Standartların bu derece yüksek olması, böylesi bir mükemmeliyetçilik, bir başarı hırsı değildir. Bunun kökeninde bir ihtiyaç yatar. Sevilme ihtiyacı, saygı ihtiyacı ve kabul görme ihtiyacı…
Bu kişiler yeni bir ortama girdiklerinde ceplerinde her an sunmaya hazır türlü yüksek başarılar bulunsun isterler veya o ortamda hayranlık uyandırabilecek bir yaşanmışlıkları, hikayeleri bulunmalı. Her an takdir edildiklerini, onaylandıklarını görmek isterler. Başarılarının çevrelerindeki insanların hafızalarından silinmeye başlaması onları ürkütür, hemen yeni bir “en” hikayesinin peşine düşerler, bir başka basamağa çıkmak ve bu basamak hakkında konuşmak isterler.
Aslında dertleri ne üstün başarılara sahip olmak ne de müthiş bir zenginliğe ulaşmak. Dertleri, onlara saygı duymaları için diğer insanlara bir sebep yaratmak. Kabul edilmeyi garanti altına almak. İnsan ilişkilerinde 1-0 önde başlamak. Hali hazırda zaten “insanların hayatlarına dahil etmek isteyecekleri biri” haline gelmek.
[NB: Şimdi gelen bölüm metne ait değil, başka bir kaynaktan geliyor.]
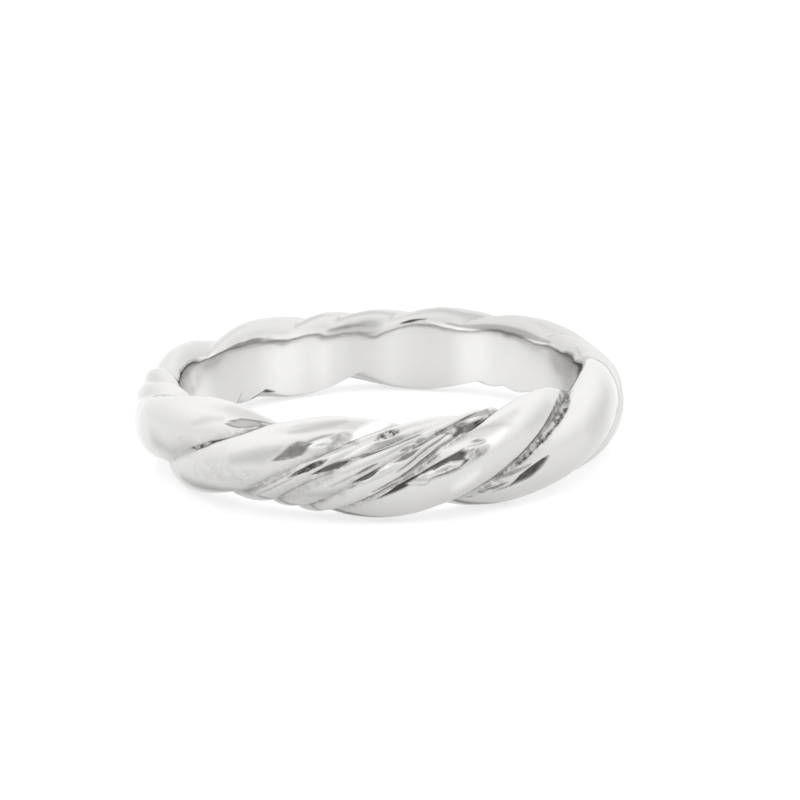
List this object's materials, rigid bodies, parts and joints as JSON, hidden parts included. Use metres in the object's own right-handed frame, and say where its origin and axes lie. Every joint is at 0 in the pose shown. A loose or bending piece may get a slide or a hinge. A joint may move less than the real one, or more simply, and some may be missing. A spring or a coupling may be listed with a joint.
{
  "type": "rope twist ring",
  "caption": "Finger ring cast as a laid rope of thick and fine strands, with a smooth round finger hole and wavy rims.",
  "frame": {"origin": "On the axis of the finger hole, in the plane that the ring lies on.", "axes": "+Z is the axis of the finger hole and points up as the ring lies on its side, -Y is the front as pictured, +X is to the right of the front."},
  "size_m": [0.0213, 0.0214, 0.0043],
  "materials": {
    "silver": "polished"
  },
  "bodies": {
    "root": {"twist_band": "silver"}
  },
  "joints": []
}
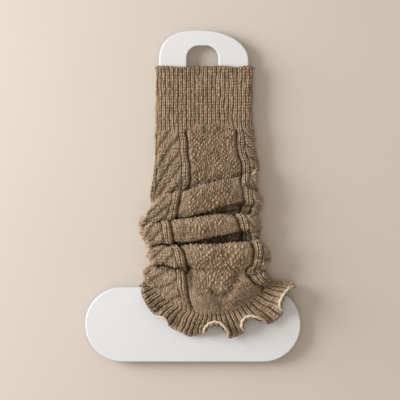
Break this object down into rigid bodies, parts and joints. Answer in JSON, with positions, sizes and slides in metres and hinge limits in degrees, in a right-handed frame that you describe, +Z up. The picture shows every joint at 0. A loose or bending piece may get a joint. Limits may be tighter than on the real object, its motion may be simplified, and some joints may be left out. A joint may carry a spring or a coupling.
{
  "type": "knitted boot cuff on a flat display board",
  "caption": "Knitted wool boot cuff with a ribbed top, cabled leg pushed down into rolls and a curled frill, pulled over a flat foot-shaped display board that lies on a surface.",
  "frame": {"origin": "under the middle of the whole object, on the surface that it lies on", "axes": "+X across the cuff, +Y along the leg from the frill towards the board's hanging hole, +Z up from the surface, out of the cuff's front"},
  "size_m": [0.24, 0.3692, 0.0289],
  "materials": {
    "taupe_wool": "soft heathered taupe wool, knitted, with a light fuzz",
    "cream_wool": "pale cream wool, cast-off edge",
    "white_board": "satin white foamed plastic sheet with rounded edges"
  },
  "bodies": {
    "root": {"display_board": "white_board", "rib_band": "taupe_wool", "leg_tube": "taupe_wool", "frill": "taupe_wool", "frill_edge": "cream_wool"}
  },
  "joints": []
}
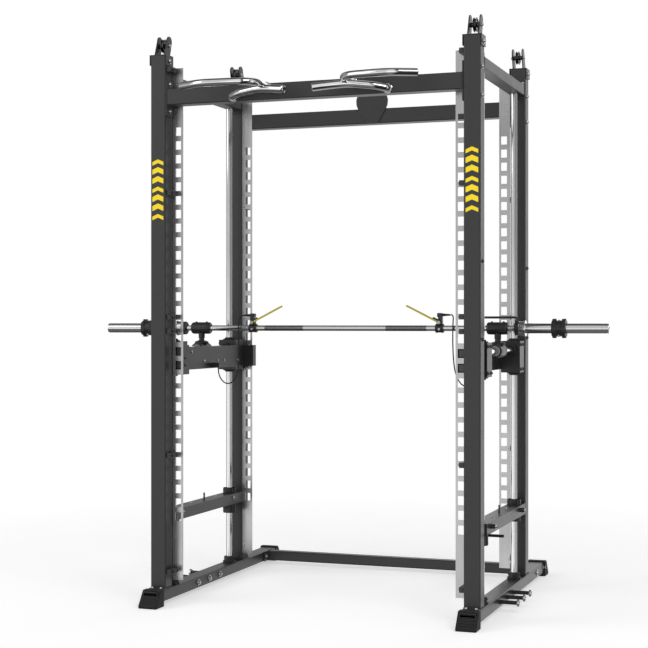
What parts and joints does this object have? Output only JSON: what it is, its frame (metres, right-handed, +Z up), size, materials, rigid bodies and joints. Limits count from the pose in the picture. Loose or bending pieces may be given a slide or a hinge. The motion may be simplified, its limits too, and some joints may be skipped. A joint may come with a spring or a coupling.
{
  "type": "smith machine",
  "caption": "Free-standing rack with a bar on vertical and horizontal guide rods, slotted locking plates, safety arms, storage pegs and pull-up grips.",
  "frame": {"origin": "centre of the footprint box, on the floor under the rubber feet", "axes": "+X along the bar, +Y from the front uprights with the pull-up grips to the rear uprights, +Z up"},
  "size_m": [2.352, 1.581, 2.474],
  "materials": {
    "graphite_paint": "satin powder coat",
    "black_metal": "fine textured black coat",
    "carriage_alloy": "black anodised",
    "black_alloy": "black anodised",
    "rubber": "matt",
    "chrome": "polished",
    "polished_plate": "bright brushed",
    "dark_steel": "blackened",
    "silver_alloy": "turned",
    "cast_weight": "as cast",
    "yellow_lever": "gloss"
  },
  "bodies": {
    "frame": {"front_upright_left": "graphite_paint", "front_upright_right": "graphite_paint", "rear_upright_left": "graphite_paint", "rear_upright_right": "graphite_paint", "base_rail_left": "graphite_paint", "base_rail_right": "graphite_paint", "foot_front_left": "rubber", "foot_front_right": "rubber", "foot_rear_left": "rubber", "foot_rear_right": "rubber", "floor_cross_beam": "graphite_paint", "front_top_beam": "graphite_paint", "rear_top_beam": "graphite_paint", "top_side_beam_left": "graphite_paint", "top_side_beam_right": "graphite_paint", "slotted_plate_front_left": "polished_plate", "slotted_plate_front_right": "polished_plate", "slotted_plate_rear_left": "polished_plate", "slotted_plate_rear_right": "polished_plate", "guide_rod_front_left": "chrome", "guide_rod_front_right": "chrome", "guide_rod_rear_left": "chrome", "guide_rod_rear_right": "chrome", "pulley_bracket_front_left": "black_metal", "pulley_bracket_front_right": "black_metal", "pulley_bracket_rear_left": "black_metal", "pulley_bracket_rear_right": "black_metal", "pull_up_grip_left": "chrome", "pull_up_grip_right": "chrome"},
    "carriage": {"carriage_left": "carriage_alloy", "carriage_right": "carriage_alloy", "cross_rod_left": "chrome", "cross_rod_right": "chrome"},
    "bar": {"bar_shaft": "chrome", "bar_hanger_left": "black_metal", "bar_hanger_right": "black_metal", "lever_clamp_left": "black_alloy", "lever_clamp_right": "black_alloy", "brake_cable_left": "rubber", "brake_cable_right": "rubber"},
    "sleeve_left": {"sleeve_left": "chrome"},
    "sleeve_right": {"sleeve_right": "chrome"},
    "clip_left": {"clip_left": "black_alloy"},
    "clip_right": {"clip_right": "black_alloy"},
    "lever_left": {"lever_left": "yellow_lever"},
    "lever_right": {"lever_right": "yellow_lever"},
    "pawls_left": {"pawls_left": "dark_steel"},
    "pawls_right": {"pawls_right": "dark_steel"},
    "safety_left": {"safety_arm_left": "graphite_paint"},
    "safety_handle_left": {"safety_handle_left": "rubber"},
    "safety_right": {"safety_arm_right": "graphite_paint"},
    "safety_handle_right": {"safety_handle_right": "rubber"},
    "pulley_front_left": {"pulley_front_left": "silver_alloy"},
    "pulley_front_right": {"pulley_front_right": "silver_alloy"},
    "pulley_rear_left": {"pulley_rear_left": "silver_alloy"},
    "pulley_rear_right": {"pulley_rear_right": "silver_alloy"},
    "counterweights": {"counterweight_front_left": "cast_weight", "counterweight_front_right": "cast_weight", "counterweight_rear_left": "cast_weight", "counterweight_rear_right": "cast_weight"}
  },
  "joints": [
    {"name": "carriage_lift", "type": "slide", "parent": "frame", "child": "carriage", "axis": [0, 0, 1], "range_m": [-0.54, 0.96]},
    {"name": "bar_slide", "type": "slide", "parent": "carriage", "child": "bar", "axis": [0, 1, 0], "range_m": [-0.175, 0.175]},
    {"name": "sleeve_left_spin", "type": "hinge", "parent": "bar", "child": "sleeve_left", "pos_m": [-0.98, -0.11151, 1.199], "axis": [1, 0, 0], "continuous": true},
    {"name": "clip_left_slide", "type": "slide", "parent": "sleeve_left", "child": "clip_left", "axis": [-1, 0, 0], "range_m": [-0.113, 0.17]},
    {"name": "lever_left_squeeze", "type": "hinge", "parent": "bar", "child": "lever_left", "pos_m": [-0.44, -0.12801, 1.2245], "axis": [0, 1, 0], "range_deg": [0, 22], "stiffness_Nm_per_rad": 3, "springref_deg": -20.05},
    {"name": "pawls_left_travel", "type": "slide", "parent": "carriage", "child": "pawls_left", "axis": [0, -1, 0], "range_m": [0, 0.03]},
    {"name": "safety_left_lift", "type": "slide", "parent": "frame", "child": "safety_left", "axis": [0, 0, 1], "range_m": [0, 0.54]},
    {"name": "safety_handle_left_turn", "type": "hinge", "parent": "safety_left", "child": "safety_handle_left", "pos_m": [-0.698, 0.16249, 0.342], "axis": [0, 0, 1], "range_deg": [0, 30], "stiffness_Nm_per_rad": 1.5, "springref_deg": -14.32},
    {"name": "pulley_front_left_spin", "type": "hinge", "parent": "frame", "child": "pulley_front_left", "pos_m": [-0.698, -0.50451, 2.432], "axis": [1, 0, 0], "continuous": true},
    {"name": "pulley_rear_left_spin", "type": "hinge", "parent": "frame", "child": "pulley_rear_left", "pos_m": [-0.698, 0.29749, 2.432], "axis": [1, 0, 0], "continuous": true},
    {"name": "sleeve_right_spin", "type": "hinge", "parent": "bar", "child": "sleeve_right", "pos_m": [0.98, -0.11151, 1.199], "axis": [1, 0, 0], "continuous": true},
    {"name": "clip_right_slide", "type": "slide", "parent": "sleeve_right", "child": "clip_right", "axis": [1, 0, 0], "range_m": [-0.113, 0.17]},
    {"name": "lever_right_squeeze", "type": "hinge", "parent": "bar", "child": "lever_right", "pos_m": [0.44, -0.12801, 1.2245], "axis": [0, -1, 0], "range_deg": [0, 22], "stiffness_Nm_per_rad": 3, "springref_deg": -20.05},
    {"name": "pawls_right_travel", "type": "slide", "parent": "carriage", "child": "pawls_right", "axis": [0, -1, 0], "range_m": [0, 0.03]},
    {"name": "safety_right_lift", "type": "slide", "parent": "frame", "child": "safety_right", "axis": [0, 0, 1], "range_m": [0, 0.54]},
    {"name": "safety_handle_right_turn", "type": "hinge", "parent": "safety_right", "child": "safety_handle_right", "pos_m": [0.698, -0.36951, 0.342], "axis": [0, 0, 1], "range_deg": [0, 30], "stiffness_Nm_per_rad": 1.5, "springref_deg": -14.32},
    {"name": "pulley_front_right_spin", "type": "hinge", "parent": "frame", "child": "pulley_front_right", "pos_m": [0.698, -0.50451, 2.432], "axis": [1, 0, 0], "continuous": true},
    {"name": "pulley_rear_right_spin", "type": "hinge", "parent": "frame", "child": "pulley_rear_right", "pos_m": [0.698, 0.29749, 2.432], "axis": [1, 0, 0], "continuous": true},
    {"name": "counterweight_travel", "type": "slide", "parent": "frame", "child": "counterweights", "axis": [0, 0, 1], "range_m": [-0.96, 0.54]}
  ],
  "couplings": [
    {"joint": "counterweight_travel", "follows": "carriage_lift", "ratio": -1},
    {"joint": "pawls_left_travel", "follows": "lever_left_squeeze", "m_per_rad": 0.078},
    {"joint": "pulley_front_left_spin", "follows": "carriage_lift", "rad_per_m": 35.714},
    {"joint": "pulley_rear_left_spin", "follows": "carriage_lift", "rad_per_m": -35.714},
    {"joint": "pawls_right_travel", "follows": "lever_right_squeeze", "m_per_rad": 0.078},
    {"joint": "pulley_front_right_spin", "follows": "carriage_lift", "rad_per_m": 35.714},
    {"joint": "pulley_rear_right_spin", "follows": "carriage_lift", "rad_per_m": -35.714}
  ]
}
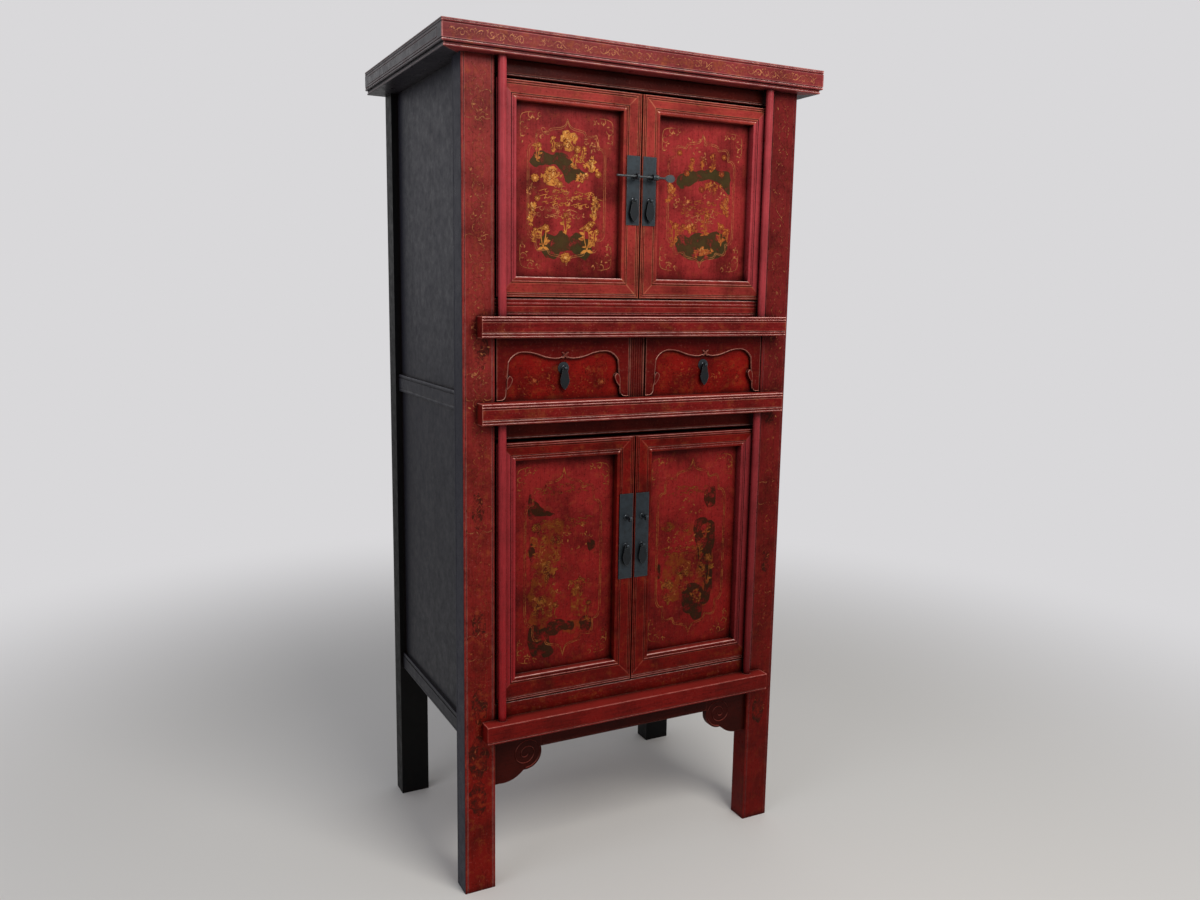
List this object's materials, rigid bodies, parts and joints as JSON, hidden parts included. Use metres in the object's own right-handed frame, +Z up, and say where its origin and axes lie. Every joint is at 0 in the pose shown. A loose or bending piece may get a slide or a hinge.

Şu çelişkilidir ki, çoğunlukla girdikleri ortamlarda yüzeysel ilişkilerin esiri olurlar. Yüksek standartları buraya da sirayet eder ve insan seçerler. Dışarıdan başarılı görünen arkadaşlıklar edinmek isterler. Geri planda akıllarında sürekli çıkılacak diğer basamaklarla meşgul olurlar. Dolayısıyla ilişkinin özüne odaklanamazlar, tadını kaçırırlar.
Hayatlarındaki en görünür başarı hikayelerinin sarsılması, yaşamlarındaki diğer bütün alanları yok saymalarına neden olur. Ortada bir kriz vardır, kaybedilmek istenmeyen bir sıfat vardır, diğer hiçbir şeyin bir önemi yoktur.
Başarısız oldukları bir dünyada nasıl yaşayacaklarını bilemezler ve başarısızlıklarını dillendiremezler. Reddedilmemek için dillendirmezler. Dillendirmemek için izole olurlar, reddedilmek istemedikleri insanlardan kendi kendilerini uzaklaştırırlar, yalnızlaşırlar.
Reddedilme korkusuyla, kabul görme, onaylanma ihtiyacıyla girdikleri yolda kendilerini reddeder, yok sayar, kendilerini oldukları halleriyle kabul edemezler. Farkında bile olmadan kendi yalnızlıklarına hizmet ederler.